THE SKY IS THE LIMIT/足利スクランブルシティスタジオ
都心から車で約1時間半の栃木県足利市内に6,585㎡の敷地にリアルサイズで再現されたスクランブル交差点のオープンセット。道路のガム汚れから落書きなど細部まで忠実に再現されている。

いいものを作り続けることで
信頼関係を高めていく

— 貴社が手掛けているCMはユニクロをはじめ当社のCM好感度調査でも上位の作品が多いですね
 代表の小佐野が長年手掛けていたソフトバンクさんをはじめ、サントリーさん、ユニクロさん、大塚製薬さんのCMなど、ありがたいことにトップクリエイターの方たちとの信頼関係が築けていることが大きいですね。

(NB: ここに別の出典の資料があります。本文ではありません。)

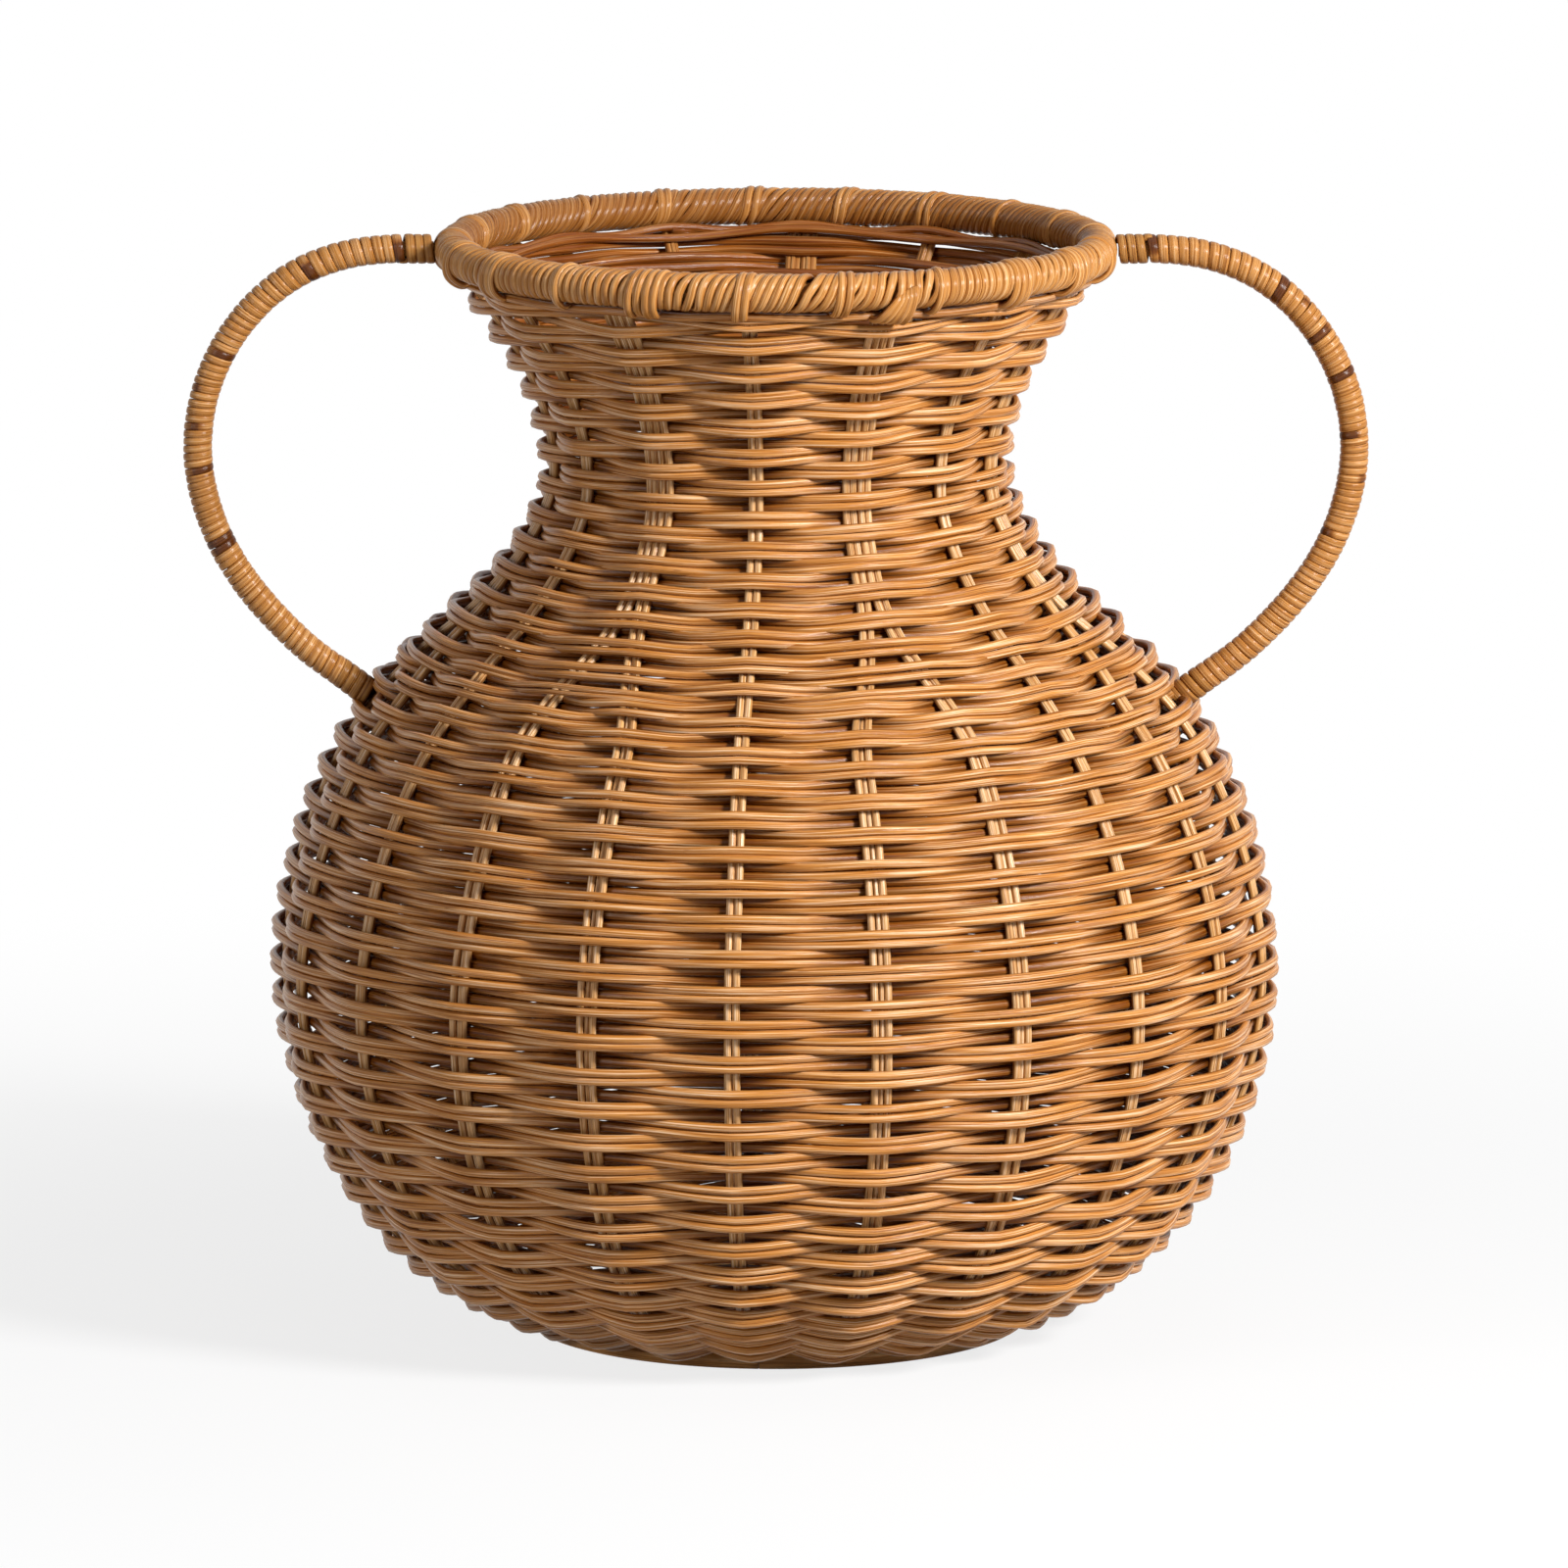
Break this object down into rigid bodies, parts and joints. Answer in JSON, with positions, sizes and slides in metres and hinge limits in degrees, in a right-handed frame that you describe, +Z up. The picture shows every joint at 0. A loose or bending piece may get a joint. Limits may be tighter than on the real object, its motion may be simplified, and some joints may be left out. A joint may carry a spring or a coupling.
{
  "type": "planter basket",
  "caption": "Urn-shaped woven rattan planter basket with a round belly, narrow neck, wrapped rim hoop and two looped side handles.",
  "frame": {"origin": "on the floor, under the middle of the mouth", "axes": "+Z up; the handles are on the X axis, at -X and +X; the front faces -Y"},
  "size_m": [0.4204, 0.3585, 0.3949],
  "materials": {
    "stake_rattan": "satin peeled rattan rod",
    "weaver_rattan": "satin varnished rattan rod, honey brown",
    "wrap_rattan": "semi-gloss rattan wrapping, golden brown",
    "core_rattan": "satin thick rattan rod, brown",
    "dark_lashing": "dark-stained cane strip"
  },
  "bodies": {
    "root": {"base_stick_1": "stake_rattan", "base_stick_2": "stake_rattan", "base_stick_3": "stake_rattan", "base_stick_4": "stake_rattan", "base_stick_5": "stake_rattan", "base_stick_6": "stake_rattan", "base_weaver_1": "weaver_rattan", "base_weaver_2": "weaver_rattan", "belly_weaver_01": "weaver_rattan", "belly_weaver_02": "weaver_rattan", "belly_weaver_03": "weaver_rattan", "belly_weaver_04": "weaver_rattan", "belly_weaver_05": "weaver_rattan", "belly_weaver_06": "weaver_rattan", "belly_weaver_07": "weaver_rattan", "belly_weaver_08": "weaver_rattan", "belly_weaver_09": "weaver_rattan", "belly_weaver_10": "weaver_rattan", "belly_weaver_11": "weaver_rattan", "belly_weaver_12": "weaver_rattan", "foot_hoop": "core_rattan", "left_bottom_lashing": "dark_lashing", "left_handle_rod": "core_rattan", "left_handle_wrap": "wrap_rattan", "left_top_lashing": "dark_lashing", "neck_weaver_a1": "weaver_rattan", "neck_weaver_a2": "weaver_rattan", "neck_weaver_a3": "weaver_rattan", "neck_weaver_b1": "weaver_rattan", "neck_weaver_b2": "weaver_rattan", "neck_weaver_b3": "weaver_rattan", "right_bottom_lashing": "dark_lashing", "right_handle_rod": "core_rattan", "right_handle_wrap": "wrap_rattan", "right_top_lashing": "dark_lashing", "rim_hoop": "core_rattan", "rim_wrap": "wrap_rattan", "stake_01": "stake_rattan", "stake_02": "stake_rattan", "stake_03": "stake_rattan", "stake_04": "stake_rattan", "stake_05": "stake_rattan", "stake_06": "stake_rattan", "stake_07": "stake_rattan", "stake_08": "stake_rattan", "stake_09": "stake_rattan", "stake_10": "stake_rattan", "stake_11": "stake_rattan", "stake_12": "stake_rattan", "stake_13": "stake_rattan", "stake_14": "stake_rattan", "stake_15": "stake_rattan", "stake_16": "stake_rattan", "stake_17": "stake_rattan", "stake_18": "stake_rattan", "stake_19": "stake_rattan", "stake_20": "stake_rattan", "stake_21": "stake_rattan"}
  },
  "joints": []
}
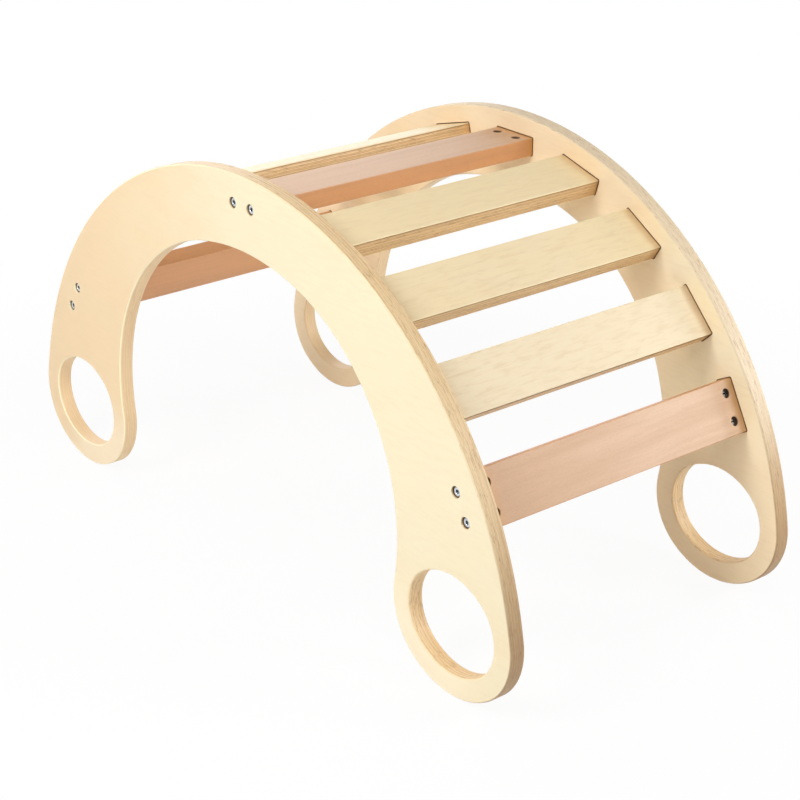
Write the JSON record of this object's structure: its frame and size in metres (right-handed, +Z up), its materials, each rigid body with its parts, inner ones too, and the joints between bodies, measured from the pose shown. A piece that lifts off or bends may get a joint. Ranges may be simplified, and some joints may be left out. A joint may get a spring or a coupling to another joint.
{
  "type": "wooden rocker arch",
  "caption": "Children's rocker and climbing arch: crescent plywood side panels with oval hand holes in the feet, joined by wooden crossbars, some bolted and some housed.",
  "frame": {"origin": "on the floor, at the middle of the footprint", "axes": "+X along the arch, +Y across it from the near panel to the far panel, +Z up"},
  "size_m": [0.8348, 0.39, 0.4399],
  "materials": {
    "panel_plywood": "clear satin lacquer on birch plywood",
    "slat_plywood": "clear satin lacquer on birch plywood",
    "beech": "clear satin lacquer on solid beech",
    "zinc_plated_steel": "bright zinc plating"
  },
  "bodies": {
    "root": {"near_side_panel": "panel_plywood", "far_side_panel": "panel_plywood", "top_beech_bar": "beech", "left_beech_bar": "beech", "right_beech_bar": "beech", "slat_left_upper": "slat_plywood", "slat_left_middle": "slat_plywood", "slat_left_lower": "slat_plywood", "slat_right_upper": "slat_plywood", "slat_right_middle": "slat_plywood", "slat_right_lower": "slat_plywood", "bolts_top_near": "zinc_plated_steel", "bolts_top_far": "zinc_plated_steel", "bolts_left_near": "zinc_plated_steel", "bolts_left_far": "zinc_plated_steel", "bolts_right_near": "zinc_plated_steel", "bolts_right_far": "zinc_plated_steel", "barrel_nuts_top_near": "zinc_plated_steel", "barrel_nuts_top_far": "zinc_plated_steel", "barrel_nuts_left_near": "zinc_plated_steel", "barrel_nuts_left_far": "zinc_plated_steel", "barrel_nuts_right_near": "zinc_plated_steel", "barrel_nuts_right_far": "zinc_plated_steel"}
  },
  "joints": []
}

小佐野が言い続けてきたのは「絶対にいいものを作ること、それを続けていればやがて自分たちにもいい形で返ってくるはずだ」という言葉です。トップレベルのクリエイターや監督は求めるものも高く、そうした要求にどうやって応えるか、いかに実現する能力があるかが常に問われる。要求の一つひとつに当社のプロデューサーが高いレベルで応えてきたことがCM好感度でも現れているのではないでしょうか。漫画『ドラゴンボール』の“精神と時の部屋”ではありませんが、時間の流れや重力が別次元とも思えるような仕事をしてきたプロデューサーが多く在籍していますので(笑)、不可能と思えることにもひるまずに挑戦していく推進力、プロデュース力が企業文化として根付いていると思います。
 ユニクロさんの仕事では、綾瀬はるかさん出演のもと桑田佳祐さんの楽曲で展開しているテレビCMだけでなく、若年層をターゲットとしたウェブCMも当社で担当しています。ウェブCMは細川美和子CDのもと、私がプロデューサーとして携わっている仕事で、直近ではラッパーのキッド・フレシノさんやカネコアヤノさんといった若年層に人気のアーティストを起用したジーンズのCM、トリンドル玲奈さんに出演いただいたインナーのCMなどを制作しました。シーズナルの商品に合わせたスピード感のある制作が求められるため、キャスティングから「ここなら商品が映える撮影ができるのでは」といったロケ地の相談までクライアントさんと直接コミュニケーションを取りながら進めています。
ユニクロ/UNIQLO「あなたと歩く。」ウェブムービー
2022年秋冬に展開した「あなたと歩く。ユニクロのジーンズ」キャンペーンで、第1弾ウェブムービーはアーティストのカネコアヤノとキッド・フレシノが共演した。監督は両者のMVを手掛ける山田智和氏。

日本が誇るコンテンツや技術力で
アジアをリードする企業へ

— 貴社が目指す優れたクリエイティブとは
 どれだけ人の心に届いて、心を動かすことができるかではないでしょうか。そのためにどんなことも絶対に手を抜いてはいけないという思いで向き合っていますし、そうしたクリエイティブを生み出せるクリエイターは自分が納得できるまで検証を重ねたり、不可能と思えることに挑戦したりと、諦めることがないんですよね。長年、トップクリエイターの方々と二人三脚でモノを作り続けてきた会社ですので、プロデューサーはじめスタッフ全員が体感として良質なものは何か、自然とベクトルを合わせることができているのだと感じます。
 採用活動をしていても「この会社ならいいものが作れそうだ」「ギークが作ったこの作品が好きだから」とクリエイティブへのリスペクトを持って応募してくれる志の高い人が自然と集まってきます。そうした個々の才能を最大限に生かし、どれだけいいものを作れるか、これからも追求していきたいですね。
 また今後はCMを中心とした映像制作に加え、当社がIPを有するオリジナルコンテンツの制作など、もうひとつの柱となるような新規事業にも積極的にトライしていきたいです。上海で暮らした7年間で日本のコンテンツの人気やクオリティーの高さを実感したのですが、日本の仕事はとにかく真面目で一つひとつが丁寧なんですよね。日本で生活していると当たり前に思えることでも、そうした真摯な姿勢や誠実さは世界のどこにも負けない美徳です。そうしたモノ作りを積み重ねていくことで、アジアのエンターテインメントの分野でも十分にアドバンテージを取れると考えています。